The Eagles fell short in overtime against Michigan, but the Eagles were back to dominance. They would make the Frozen Four each of the next three years after. They finally won the program’s first National Championship, with an overtime thriller in Albany against North Dakota in 2001.
“After we made those four straight Frozen Fours, the program mostly ran itself. We oversaw it and recruited as hard as we could, but the groundwork was laid from 1995-2001 for our program’s successes.”
Cavanaugh helped to see BC to more successes, winning three more National Championships in 2008, 2010, and 2012, cementing themselves as one of college hockey’s finest programs.
In 2013, Cavanaugh was approached by UConn’s athletic director, Warde Manuel about succeeding Bruce Marshall as the head coach in Storrs. He went down to Connecticut, discussed hockey strategy, philosophy, and the ultimate goal of the program. They shared a vision of the soon to be new Hockey East team, and after a week of consideration, Manuel offered Cavanaugh the job.
“I was very happy and fortunate for the chance to build my own program from the ground up; a program that you can have your fingerprints on.”
Since then, the Huskies have made the jump to Hockey East and increased their conference point total from their first year. They’ve won against the big schools, and they’ve been in the top three in attendance each year. The groundwork is there for a program on the rise. UConn looks to improve on a season which ended bitterly against Northeastern. And they have the talent to do so.
Sophomore Adam Huska returns as the starting goaltender and will look to improve on a season where he showed flashes of excellence.
“Huska didn’t quite hit his ceiling last year, but when he was on, we were hard to beat.”

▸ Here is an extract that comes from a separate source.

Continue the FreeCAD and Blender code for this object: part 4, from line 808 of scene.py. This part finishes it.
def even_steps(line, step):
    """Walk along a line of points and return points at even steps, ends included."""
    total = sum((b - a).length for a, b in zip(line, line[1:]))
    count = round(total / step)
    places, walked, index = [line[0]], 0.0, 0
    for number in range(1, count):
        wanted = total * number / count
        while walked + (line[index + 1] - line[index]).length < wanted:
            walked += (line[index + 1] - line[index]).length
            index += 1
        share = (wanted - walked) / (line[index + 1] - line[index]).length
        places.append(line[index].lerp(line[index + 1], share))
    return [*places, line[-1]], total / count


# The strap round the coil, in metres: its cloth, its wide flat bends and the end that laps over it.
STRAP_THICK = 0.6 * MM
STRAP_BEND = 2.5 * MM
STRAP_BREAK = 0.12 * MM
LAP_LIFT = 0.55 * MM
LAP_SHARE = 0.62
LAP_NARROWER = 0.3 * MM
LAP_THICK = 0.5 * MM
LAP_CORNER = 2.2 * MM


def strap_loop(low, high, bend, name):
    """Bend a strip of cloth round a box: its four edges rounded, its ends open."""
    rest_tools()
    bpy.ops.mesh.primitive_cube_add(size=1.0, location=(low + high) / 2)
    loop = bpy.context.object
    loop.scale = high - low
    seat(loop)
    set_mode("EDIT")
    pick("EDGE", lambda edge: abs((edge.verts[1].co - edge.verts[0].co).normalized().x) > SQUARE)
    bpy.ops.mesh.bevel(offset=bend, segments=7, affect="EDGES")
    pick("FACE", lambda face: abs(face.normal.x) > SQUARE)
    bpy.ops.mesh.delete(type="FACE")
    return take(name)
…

Huska will be backed up by Tanner Creel and Bradley Stone in net. The rest of the Husky defense is filled with crafty veterans who know how to skate and hit hard. Seniors Derek Pratt and David Drake headline the defense with size and physicality matched by few in the conference. The 6’2″ Pratt is the captain of the unit and Drake measures 6’6″. They’re followed by Wyatt Newpower, Philip Nyberg, and Johnny Austin, all players who have developed at UConn and know how to skate with each other. Ridgefield, CT, native Adam Karashik joins as a freshman with high offensive talent and stick handling. He’ll help the blue line contribute to the offense.
The forward unit for the Huskies is a powerful group. Last season’s leading scorer, Tage Thompson did decide to bolt for the St. Louis Blue’s system, but two members of the top line are back. Maxim Leutenov and Kasperi Ojantekanen feature on the team. They provide speed and scoring prowess that is needed to win. Karl El-Mir, Max Kalter, and Corey Ronan all return as well and bring grit and toughness to compliment the big scorers. They fit into Cavanaugh’s scheme of out hustling and outworking the other team. “Hockey is the one sport where you can outwork a more talented team and win the game. I want guys who will work and make it hard on the other team. These guys will do that.” Freshmen Evan Wisocky and Zac Robbins add some speed and quality skating that the unit will need as well.
UConn is a rising program in Hockey East. They have not yet broken through into the upper ranks, but every year has seen the program add new pieces. Cavanaugh came in 2013, they joined Hockey East in 2014, they stole Ojantekanen from Boston University in the recruiting race, and have played hard in the playoffs each year. Cavanaugh’s time at BC has proven he can craft and maintain a winning program. This year will be a success if the team can increase their point total from 20 and can finish in the middle of the pack. They have the talent to do that and to compete with the top programs and the coaching to guide them there. The ice bus is gaining momentum. Cavanaugh hopes he can drive it to national prominence this year.